3. Perspective Distortion
Perspective Distortion occurs when the plane of the camera sensor is not parallel to the object we photographed. Depending on the camera position relative to the subject, the photograph can appear tilted or skewed.
Perspective Distortion is the most obvious in architectural photographs where compositions have an abundance of vertical lines.
When we photograph buildings from the street level, the only way to capture the entire structure is to tilt the camera upward. This results in an effect known as “converging verticals” where perfectly parallel lines in real-life appear to converge in the photograph. This effect is also known as “leaning buildings” when the buildings appear to lean or fall backward.
Adobe recognizes that perspective distortion is a common issue in all types of photography and has built an extensive toolset in Lightroom under the Transform Panel to address the issue.
The Upright tool has five options: Auto, Guided, Level, Vertical, and Full.
The automatic options (Auto, Level, Vertical, and Full) are how Lightroom tries to fix the different aspects of perspective distortion on its own.

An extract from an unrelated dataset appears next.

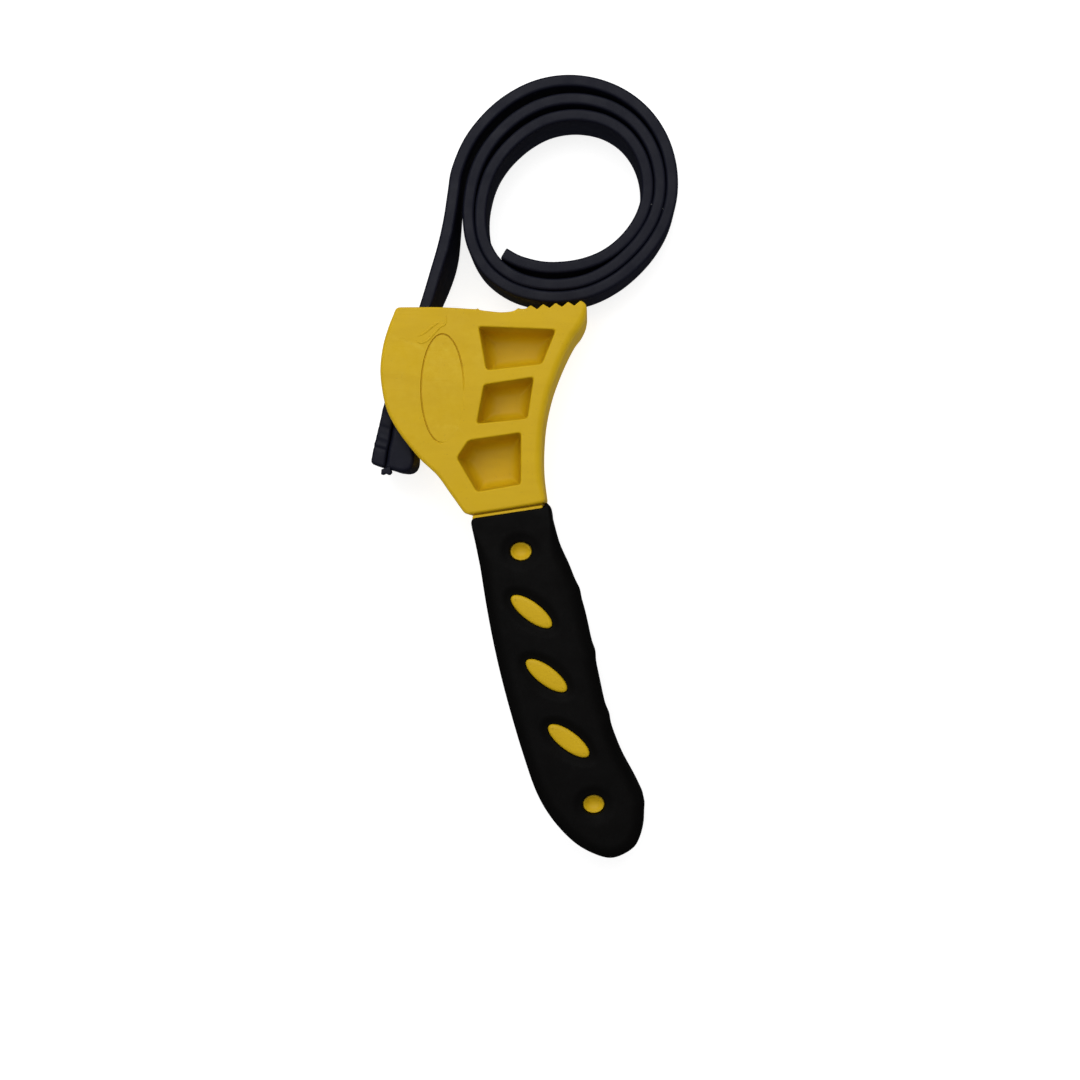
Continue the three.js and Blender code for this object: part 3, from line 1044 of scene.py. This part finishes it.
def yellow_plastic():
    look = Look("yellow_plastic", Specular_IOR_Level=0.16, IOR=1.5)
    color = look.mix(look.noise(0.035, 4, 0.6), (0.56, 0.355, 0.004), (0.64, 0.412, 0.007))
    flow = look.ramp(look.noise((0.05, 0.22, 0.1), 5, 0.65, 0.5), 0.42, 0.72)
    color = look.mix(look.math("MULTIPLY", flow, 0.35), color, (0.5, 0.305, 0.004))
    specks = look.ramp(look.noise(1.6, 2), 0.68, 0.74)
    color = look.mix(look.math("MULTIPLY", specks, 0.3), color, (0.34, 0.2, 0.01))
    wear = look.math("MULTIPLY", worn_edges(look), look.ramp(look.noise(0.5, 4, 0.7), 0.4, 0.62))
    color = look.mix(look.math("MULTIPLY", wear, 0.45), color, (0.7, 0.5, 0.04))
    roughness = look.ramp(look.noise(0.12, 5, 0.6), 0.3, 0.7, 0.4, 0.56)
    grain = look.bump(look.noise(4.5, 3, 0.6), 0.012)
    sink = look.bump(look.noise(0.09, 2, 0.5), 0.09, grain)
    lines = look.ramp(look.noise((0.04, 3.2, 0.04), 2, 0.5, 0.9), 0.62, 0.7)
    scratched = look.bump(look.math("SUBTRACT", 1.0, lines), 0.012, sink)
    return look.finish(color, roughness, scratched)


def grip_rubber():
    look = Look("grip_rubber", Specular_IOR_Level=0.06, IOR=1.5)
    color = look.mix(look.noise(0.06, 4, 0.6), (0.0014, 0.0013, 0.0012), (0.0024, 0.0021, 0.002))
    dust = look.ramp(look.noise(0.9, 5, 0.7), 0.55, 0.8)
    color = look.mix(look.math("MULTIPLY", dust, 0.3), color, (0.006, 0.0056, 0.0055))
    wear = look.math("MULTIPLY", worn_edges(look), 0.4)
    color = look.mix(wear, color, (0.008, 0.0073, 0.007))
    roughness = look.ramp(look.noise(0.2, 5, 0.6), 0.3, 0.7, 0.55, 0.74)
    grain = look.bump(look.noise(3.2, 4, 0.65), 0.03)
    soft = look.bump(look.noise(0.16, 3, 0.5), 0.12, grain)
    return look.finish(color, roughness, soft)


def belt_rubber():
    look = Look("belt_rubber", Specular_IOR_Level=0.13, IOR=1.5)
    color = look.mix(look.noise(0.05, 4, 0.6), (0.003, 0.0036, 0.0095), (0.0052, 0.0055, 0.0125))
    bloom = look.ramp(look.noise(0.7, 5, 0.7), 0.5, 0.85)
    color = look.mix(look.math("MULTIPLY", bloom, 0.4), color, (0.009, 0.0105, 0.019))
    wear = look.math("MULTIPLY", worn_edges(look), look.ramp(look.noise(0.35, 4, 0.7), 0.35, 0.65))
    color = look.mix(look.math("MULTIPLY", wear, 0.5), color, (0.02, 0.021, 0.03))
    roughness = look.ramp(look.noise(0.15, 5, 0.6), 0.3, 0.7, 0.42, 0.6)
    grain = look.bump(look.noise(3.5, 3, 0.6), 0.014)
    waves = look.bump(look.noise((0.1, 0.1, 0.9), 3, 0.5), 0.06, grain)
    return look.finish(color, roughness, waves)


def cord_fabric():
    look = Look("cord_fabric", Specular_IOR_Level=0.2, IOR=1.5)
    color = look.mix(look.noise(2.5, 3, 0.7), (0.2, 0.18, 0.14), (0.34, 0.31, 0.25))
    dirt = look.ramp(look.noise(0.6, 4, 0.6), 0.45, 0.75)
    color = look.mix(look.math("MULTIPLY", dirt, 0.5), color, (0.07, 0.065, 0.055))
    roughness = look.ramp(look.noise(1.0, 3), 0.3, 0.7, 0.8, 0.97)
    strands = look.bump(look.noise((1.2, 1.2, 7.0), 2, 0.5), 0.06)
    return look.finish(color, roughness, strands)


def floor_surface():
    look = Look("floor", Roughness=0.9, Specular_IOR_Level=0.2)
    look.shader.inputs["Base Color"].default_value = (0.45, 0.45, 0.45, 1)
    look.shader.inputs["Emission Color"].default_value = (1, 1, 1, 1)
    look.shader.inputs["Emission Strength"].default_value = 0.8
    return look.material


# ---------------------------------------------------------------- assembly
def dress(obj, material, slot_name, *nodes):
    obj.data.materials.clear()
    obj.data.materials.append(material)
    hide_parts(*nodes)


YELLOW = yellow_plastic()
GRIP = grip_rubber()
RUBBER = belt_rubber()
CORD = cord_fabric()

for make, material, body, slot_name, node in (
    (make_head, YELLOW, "handle", "yellow_plastic", "handle_frame"),
    (make_tang, YELLOW, "handle", "yellow_plastic", "handle_frame"),
    (make_grip, GRIP, "handle", "grip_rubber", "grip_sleeve"),
    (make_stop_wedge, RUBBER, "belt_end", "belt_rubber", "stop_wedge"),
):
    piece = make()
    dress(piece, material, slot_name, node)
    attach(piece, body)

# Each strip takes the place of these two nodes of the frame.
for make, material, slot_name, nodes in (
    (make_belt, RUBBER, "belt_rubber", ("belt_lead", "belt_coil")),
    (make_cord_ply, CORD, "cord_fabric", ("lead_cord_ply", "coil_cord_ply")),
):
    strip = make()
    dress(strip, material, slot_name, *nodes)
    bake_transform(strip)


# ---------------------------------------------------------------- floor and light
FLOOR_SIZE = 3.0  # metres
FLOOR_GAP = 0.0004  # metres, below the surface that the tool lies on
LIGHTS_AIM = (25, -45, 10)
# Light from the studio's walls and ceiling: (upward share of its direction, strength).
SKY_LOW = (-0.15, 0.03)
SKY_HIGH = (0.6, 0.3)


def make_floor():
    bpy.ops.mesh.primitive_plane_add(size=FLOOR_SIZE, location=(0, 0, -FLOOR_GAP))
    floor = bpy.context.object
    floor.name = "floor"
    floor.data.materials.append(floor_surface())
    floor.visible_glossy = False


def area_light(name, location, width, height, power):
    data = bpy.data.lights.new(name, "AREA")
    data.shape = "RECTANGLE"
    data.size, data.size_y = width, height
    data.energy = power
    light = bpy.data.objects.new(name, data)
    light.location = place(*location)
    towards = place(*LIGHTS_AIM) - place(*location)
    light.rotation_euler = towards.to_track_quat("-Z", "Y").to_euler()
    bpy.context.scene.collection.objects.link(light)


def make_world():
    """Even studio light that is brighter from above than from the sides."""
    world = bpy.data.worlds.new("studio")
    world.use_nodes = True
    nodes, links = world.node_tree.nodes, world.node_tree.links
    direction = nodes.new("ShaderNodeTexCoord")
    height = nodes.new("ShaderNodeSeparateXYZ")
    light = nodes.new("ShaderNodeMapRange")
    links.new(direction.outputs["Generated"], height.inputs[0])
    links.new(height.outputs["Z"], light.inputs["Value"])
    light.inputs["From Min"].default_value, light.inputs["To Min"].default_value = SKY_LOW
    light.inputs["From Max"].default_value, light.inputs["To Max"].default_value = SKY_HIGH
    nodes["Background"].inputs["Color"].default_value = (1, 1, 1, 1)
    links.new(light.outputs["Result"], nodes["Background"].inputs["Strength"])
    bpy.context.scene.world = world


make_floor()
area_light("key", (0, 300, 560), 0.7, 0.55, 3.2)
area_light("fill", (-220, -120, 620), 0.6, 0.6, 0.8)
make_world()
bpy.context.scene.view_settings.view_transform = "Standard"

I find that all four automatic options are too unpredictable with their hit-and-miss results making them useless in my workflow.
The Guided option is the one I love and most often use.
With the Guided tool, you have the option to draw up to four guides to indicate which lines in the photo need to be parallel.
For example, if I want to fix the vertical perspective, I draw only two vertical lines.
But, if I need to fix both the vertical and horizontal perspectives, I draw four lines—two vertical and two horizontal—and let Lightroom do the rest.
I drew four lines in total - two vertical and two horizontal - and let Lightroom to fix the perspective.
Tip: You do not always have to fix the vertical perspective. You can do the opposite by emphasizing and using it as the element of your composition.
Example #1: I shot from the ground of the forest and deliberately tilted the camera up. The converging lines of the trees produced the effect of being deeply submerged into the forest. I had no intention of fixing these converging verticals.
Example #2: I was in downtown New York and I intentionally shot almost straight up to exaggerate the effect of the converging lines to highlight the feel of downtown and its enormous scale.
The Transform Tools
With seven transform options, you can separately adjust various aspects of the perspective distortion.
In my case, I use the Transform sliders in combination with the Crop Overlay and the Upright Guided tools.
Once I straighten the horizon using the Crop Overlay panel and fix the perspective using the Upright Guided option, I might dive into the Transform section to fine tune the correction.
For example, when you fix a strong vertical distortion, you noticeably change the aspect ratio of the original image and make the objects of the composition much narrower. Here in the Transform section, you can fix it by adjusting the Aspect slider.
3 Step Approach to Straighten Photos in Lightroom
Use the Profile option in the Lens Correction panel to fix the Lens Distortion.
Use the Crop Overlay panel to straighten the uneven horizon.
Use the Upright options in the Transform panel to fix the vertical and horizontal perspectives.
The whole process should not take any longer than two minutes.